Australian commercial property contracts are not consumer contracts. Cooling-off periods, the Australian Consumer Law and unfair terms protections that apply to a residential buyer are largely absent here. That makes the drafting — and the pre-exchange due diligence — the entire game. Most commercial property disputes that reach court involve disclosure failures, GST errors, and vendor warranties that didn't survive settlement. All three should be addressed in the contract of sale before anyone signs.
What is a Contract of Sale?
A commercial property contract of sale is a state-based agreement transferring ownership of non-residential real estate (office, retail, industrial, development sites, rural). The core framework is state-specific: the Conveyancing Act 1919 (NSW) and Contracts for Sale and Purchase of Land (NSW standard), the Sale of Land Act 1962 (Vic), Property Law Act 1974 (Qld) and equivalents in SA, WA, Tas, ACT, NT. GST under A New Tax System (Goods and Services Tax) Act 1999 applies to most commercial sales unless the going-concern or margin-scheme rules are triggered. Foreign Investment Review Board (FIRB) approval may apply to overseas buyers.
Red flags to watch for
GST is typically 10%. On a $5m sale that is $500,000. The contract should state whether the price is plus/inclusive of GST and which GST treatment (taxable supply, going concern, margin scheme) applies.
The going-concern exemption requires a fully operating enterprise transferred with all necessary elements. A recently vacated property rarely qualifies.
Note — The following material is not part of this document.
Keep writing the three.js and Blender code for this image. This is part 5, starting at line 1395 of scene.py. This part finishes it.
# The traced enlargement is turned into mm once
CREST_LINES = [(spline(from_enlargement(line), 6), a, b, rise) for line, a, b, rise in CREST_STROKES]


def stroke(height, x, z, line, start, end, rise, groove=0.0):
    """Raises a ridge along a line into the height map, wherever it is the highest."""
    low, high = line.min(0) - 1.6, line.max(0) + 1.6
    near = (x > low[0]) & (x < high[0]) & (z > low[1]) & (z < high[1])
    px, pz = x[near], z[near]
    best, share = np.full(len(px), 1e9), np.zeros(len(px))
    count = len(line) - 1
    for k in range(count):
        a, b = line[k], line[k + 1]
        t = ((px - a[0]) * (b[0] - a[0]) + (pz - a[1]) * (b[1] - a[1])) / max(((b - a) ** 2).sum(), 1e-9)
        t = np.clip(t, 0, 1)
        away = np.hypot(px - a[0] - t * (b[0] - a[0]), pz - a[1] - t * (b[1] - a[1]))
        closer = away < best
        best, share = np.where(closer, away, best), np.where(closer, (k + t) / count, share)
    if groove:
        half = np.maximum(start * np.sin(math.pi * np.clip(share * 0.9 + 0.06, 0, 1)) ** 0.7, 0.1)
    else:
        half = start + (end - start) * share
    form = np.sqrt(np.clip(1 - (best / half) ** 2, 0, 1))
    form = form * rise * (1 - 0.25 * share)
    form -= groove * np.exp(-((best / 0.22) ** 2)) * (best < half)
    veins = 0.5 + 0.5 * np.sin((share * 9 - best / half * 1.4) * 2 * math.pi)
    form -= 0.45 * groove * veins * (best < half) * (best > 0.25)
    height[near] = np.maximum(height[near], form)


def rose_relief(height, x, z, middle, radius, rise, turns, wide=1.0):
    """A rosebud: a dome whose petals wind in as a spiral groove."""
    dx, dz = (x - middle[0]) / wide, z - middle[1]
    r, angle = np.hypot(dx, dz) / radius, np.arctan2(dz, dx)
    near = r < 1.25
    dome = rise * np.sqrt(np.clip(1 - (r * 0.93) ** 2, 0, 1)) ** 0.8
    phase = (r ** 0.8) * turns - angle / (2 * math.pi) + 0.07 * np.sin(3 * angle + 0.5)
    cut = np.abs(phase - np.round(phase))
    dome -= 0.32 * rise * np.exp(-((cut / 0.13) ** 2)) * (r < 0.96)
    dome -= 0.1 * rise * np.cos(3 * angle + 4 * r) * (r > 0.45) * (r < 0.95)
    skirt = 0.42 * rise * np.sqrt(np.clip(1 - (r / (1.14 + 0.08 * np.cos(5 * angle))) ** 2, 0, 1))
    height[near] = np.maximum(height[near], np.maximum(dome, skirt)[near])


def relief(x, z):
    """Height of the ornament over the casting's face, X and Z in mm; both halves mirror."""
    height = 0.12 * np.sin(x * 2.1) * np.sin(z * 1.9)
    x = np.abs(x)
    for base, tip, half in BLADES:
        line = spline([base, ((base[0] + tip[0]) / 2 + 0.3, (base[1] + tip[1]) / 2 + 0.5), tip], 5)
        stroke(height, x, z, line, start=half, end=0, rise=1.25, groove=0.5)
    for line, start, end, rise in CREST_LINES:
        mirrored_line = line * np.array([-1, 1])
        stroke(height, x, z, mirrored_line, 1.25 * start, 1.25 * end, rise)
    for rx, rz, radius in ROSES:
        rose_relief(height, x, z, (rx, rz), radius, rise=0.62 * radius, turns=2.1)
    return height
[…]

Some vendors agree to warranties that survive only to settlement. Defects discovered afterwards have no contractual remedy. Survival of 6–24 months is standard.
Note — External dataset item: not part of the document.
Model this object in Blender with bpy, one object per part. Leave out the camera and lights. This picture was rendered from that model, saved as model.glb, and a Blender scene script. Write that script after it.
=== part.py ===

EPA contamination listings can tank a site's value. Vendors should disclose known contamination and allow access for environmental due diligence pre-exchange.
Broad vendor rescission rights let the seller walk away if market moves. Rescission should be tied to objective events, not convenience.
Deposits should be held in a trust account that can only be released jointly or on clearly stated events. Single-control trust accounts are a risk.
Day-of-settlement adjustments can swing five-figure amounts on commercial properties. The clause must detail what is adjusted and how.
Your legal rights
Australian commercial property contracts are governed by state land-law and conveyancing legislation. Vendor disclosure obligations are narrower than residential — for example, the vendor statement (s.32 statement) requirement under the Sale of Land Act 1962 (Vic) applies to residential and small rural properties only. Under the Competition and Consumer Act 2010 (Cth), misleading or deceptive conduct in trade or commerce (s.18 ACL) applies to commercial property transactions, giving buyers a remedy if the vendor misrepresents key facts. GST rules are set by A New Tax System (Goods and Services Tax) Act 1999. Foreign buyers must comply with the Foreign Acquisitions and Takeovers Act 1975 and FIRB rules. Retail leases attached to the property are regulated by state retail-leases legislation (e.g. Retail Leases Act 2003 (Vic)).
Questions to ask before you sign
- 1How is GST treated — inclusive, plus, going concern, margin scheme — and on what evidence?
- 2Do vendor warranties survive settlement, and for how long?
- 3What environmental, planning and zoning disclosures has the vendor made?
- 4What tenancies are in place, and are they disclosed with full copies of leases and schedules?
- 5How is the deposit held, and what are the release conditions?
- 6What adjustments apply at settlement (rent, outgoings, land tax), and how are they calculated?
- 7What rescission rights does each side have, and on what triggers?
Disclaimer: This guide is for educational purposes only and does not constitute legal advice. Contract law varies by jurisdiction and individual circumstances. Always consult a qualified legal professional before making decisions based on this information.